The community of lawyers suffering from mental disorders is not small; I would even go to far as to say that their numbers most probably exceed the number of lawyers who have substance abuse problems. It is high time the State Bar acknowledged the existence of lawyers who suffer from mental disorders and provide a safe harbor where they can get confidential assistance.

Allen P. Wilkinson

Conspiracy and/or unfair business practice

Nancy McCarthy's lead article on malpractice premiums (July) can be distilled to the following: 1) patent attorneys have had their rates increase up to 200 percent; and, 2) unwise investment decisions in the stock market have led insurance companies to increase rates.

Then the quote from O'Regan: "...the fact they've gone bare could show questionable management and could cause the rate (to lawyers) to go up even higher."

This statement is laughable. I'm an attorney. I've done nothing wrong. My insurance carrier has lost money in the stock market and increases my premium 200 percent. And I show questionable management if I don't pay the extortion?
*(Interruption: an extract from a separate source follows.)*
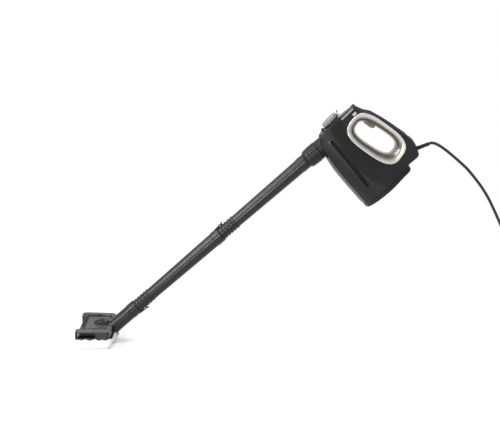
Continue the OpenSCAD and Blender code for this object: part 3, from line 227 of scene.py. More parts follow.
def tube(name: str, path: Array, radius: float, sides: int = 16) -> Piece:
    """Round tube along a path in metres, both ends closed; each ring turns by the least twist."""
    way = np.gradient(path, axis=0)
    way /= np.linalg.norm(way, axis=1)[:, None]
    side = np.empty_like(way)
    side[0] = np.cross(way[0], [0.02, 1.0, 0.03])
    side[0] /= np.linalg.norm(side[0])
    for k in range(1, len(way)):
        s = side[k - 1] - way[k] * (side[k - 1] @ way[k])
        side[k] = s / np.linalg.norm(s)
    up = np.cross(way, side)
    a = np.linspace(0, 2 * np.pi, sides, endpoint=False)[None, :, None]
    rings = path[:, None] + radius * (np.cos(a) * side[:, None] + np.sin(a) * up[:, None])
    ends = np.stack([np.repeat(path[:1], sides, 0), np.repeat(path[-1:], sides, 0)])
    rings = np.concatenate([ends[:1], rings, ends[1:]])
    return piece(name, rings, grid_faces(len(rings), sides, False, True))


def prism(name: str, outline: Array, low: float, high: float, place, edge: float = 0.6) -> Piece:
    """Flat outline (x, z) carried across y from low to high, with rounded edges, then placed."""
    n = len(outline)
    points = place(np.stack([np.insert(outline, 1, y, axis=1) for y in (low, high)]))
    faces = grid_faces(2, n, False, True).tolist() + [list(range(n)), list(range(n, 2 * n))]
    return settle(piece(name, points, faces), edge=edge, segments=3)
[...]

Everyone knows malpractice litigation is predominately a contingency fee-driven enterprise. A plaintiff's attorney, who has to spend many thousands for a patent expert in addition to other substantial costs, will think twice about filing a lawsuit if he believes there is no pot of gold to collect from.

While I'm not an advocate of "going bare," I believe ethical attorneys need to draw a line in the sand. So long as attorneys are willing to pay the extortion, market-driven principles will apply and malpractice rates will remain high.

The fact that insurance companies have elected to increase rates on patent lawyers smells fishy. I think the attorney general should look into the matter. Isn't it an unfair business practice and possibly a conspiracy for insurance companies, admitted to do business in California, to reduce their stock market losses by raising insurance rates?